Before I start, maybe everyone should take a moment to think through how life would be without the services that "uses" us (like FB, twitter, google, Instagram +++++) If you want to stay private, the only way is to not use these services AT ALL, don't post anything online, don’t registre or order anywhere online, payed or not payed service. They all use our information.

Now about those terms. If you read the legal terms on their own, of course they sound scary (at least if you understand them:)). If you start putting them in practical examples combined with some pure logic, they might be less scary.

What’s an example of  “using your username and photo in an ad” ? Have you ever had FB suggesting new friends? Based on the fact that you have several friends in common, they suggest that you know eachother. This is an ad, it probably isn’t recognized by you as one, but it is, and FB is using your data  and your picture to make the suggestion to someone who might be a friend, but also might be a total stranger.

Have you ever registerd to a new service, i.e. pinterest, twitter, Instagram etc. and been asked to “find friends on FB”? This is a service provided by FB to third parties. They give the new service access to their users database and based on your email address they know who your friends are.

Have you ever stopped to think about why you get adds on FB that actually fits your interests? If you have registred somewhere that you are interested in photography, you get adds that are related to photography. That’s another example of FB using your data and giving it to third partys. I’m not bothered by this, because I’m not letting it bother me. I ignore it. If you don’t want this to happen, don’t put your interests out there.

Now about that logical thinking. Think about this: FB and Instagram needs us more than we need them. I repeat, Instagram needs us more than we need them!!!!

What would they be without their users? Would they really do something that made all the users stop using them??? I really don’t think so. They may have put some legal terms down to cover their backs, but that doesn’t mean that they are going to use them litterally and fully. Yes, they will use our data, give information about how many of us are interested in photography to third partys, give information about what places we visit, what we eat etc., but so do other services to which we registre. This is not something new. If you don’t want geographic/location information to be shared, don’t use the geo tag on your pictures or foursquare or “places” on FB. Only YOU can control this and you have the option to not give this information away. They can only use information that YOU give them. Just as they can only use pictures that YOU publish.

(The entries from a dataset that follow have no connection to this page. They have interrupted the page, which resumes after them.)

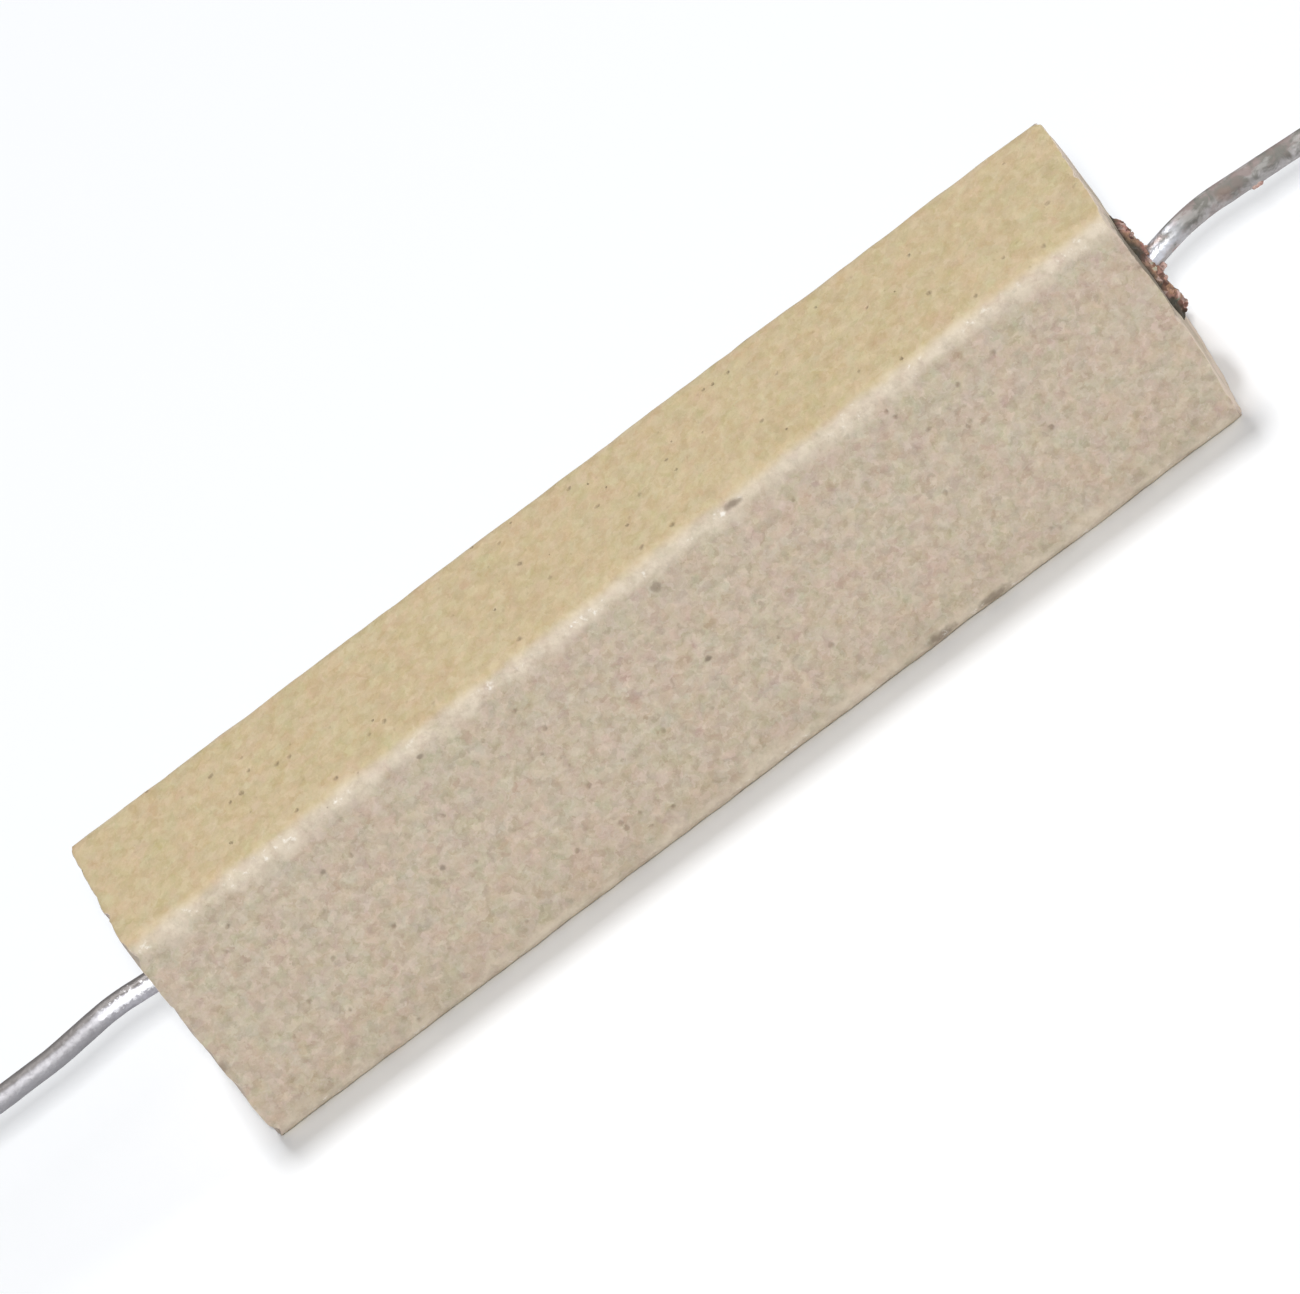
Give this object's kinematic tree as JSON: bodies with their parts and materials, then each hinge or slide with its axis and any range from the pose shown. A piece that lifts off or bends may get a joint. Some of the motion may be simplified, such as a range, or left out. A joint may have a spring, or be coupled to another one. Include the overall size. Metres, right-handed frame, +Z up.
{
  "type": "axial wirewound power resistor",
  "caption": "Axial power resistor: wirewound element potted in a square ceramic tube, with a bare tinned lead out of each end.",
  "frame": {"origin": "middle of the bottom face of the case, which is the bottom centre of the whole part's box", "axes": "+X along the body, towards the end whose plug stands out; +Z up; the face that the picture shows in front looks along -Y"},
  "size_m": [0.0992, 0.009, 0.009],
  "materials": {
    "ceramic": "matt sandy unglazed ceramic",
    "cement": "crumbly red-brown cement",
    "filling": "packed pale mineral",
    "glass_fibre": "bundled glass fibre",
    "resistance_alloy": "dull drawn wire",
    "cap_steel": "plated pressed steel",
    "tinned_copper": "hot-tinned wire"
  },
  "bodies": {
    "root": {"ceramic_case": "ceramic", "cement_plug_left": "cement", "cement_plug_right": "cement", "mineral_filling": "filling", "core_rod": "glass_fibre", "resistance_winding": "resistance_alloy", "end_cap_left": "cap_steel", "end_cap_right": "cap_steel", "lead_left": "tinned_copper", "lead_right": "tinned_copper"}
  },
  "joints": []
}
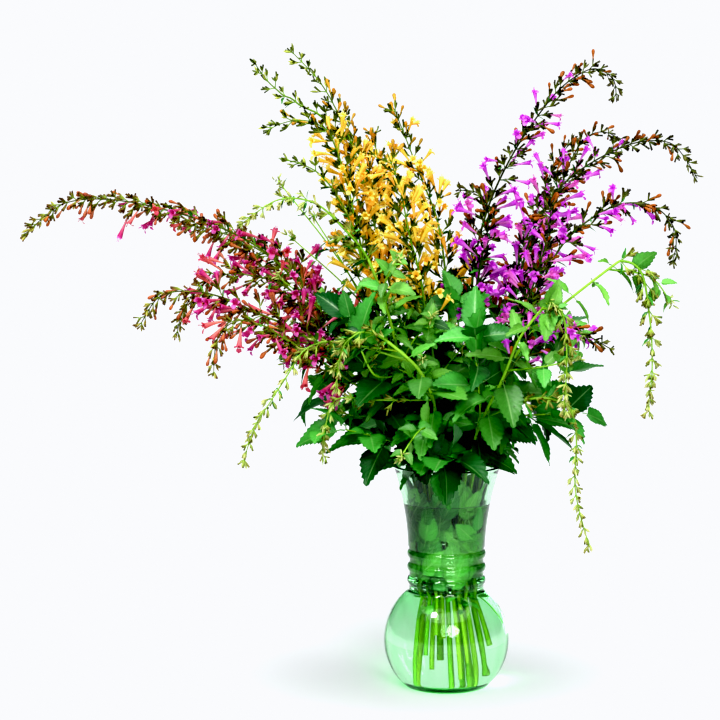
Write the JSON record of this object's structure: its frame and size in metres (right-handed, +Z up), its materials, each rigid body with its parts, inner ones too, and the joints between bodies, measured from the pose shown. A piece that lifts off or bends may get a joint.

Now, take a minute to think about what it is exactly that you are you worried about that Instagram will do with the new terms. Are you worried that Instagram starts stealing your pictures and uses them to make money? I am not. I repeat I am NOT! This is where my logical thinking comes in. Have you ever read the Instagram blog? If you have, have you noticed that they always credit the owner of the pics that they publish? What does that tell you? Who wouldn't like to have their picture featured on that blog? You don't get payed for it, but it's a fantastic and valuable, not to forget honorable exposure. Do you still think that Instagram will steal your pictures and make money from them? What would that bring them exept unhappy “customers”? There’s no way Instagram (or FB for that matter) would survive and keep their users if they started using their pictures in a way that violated the owners copyrights. Believe me, they (they as in Instagram and FB and all the other services) know this, they know there are enough sites out there that monitor EVERYTHING they do, and like I said before: They need us more than we need them. And they know it.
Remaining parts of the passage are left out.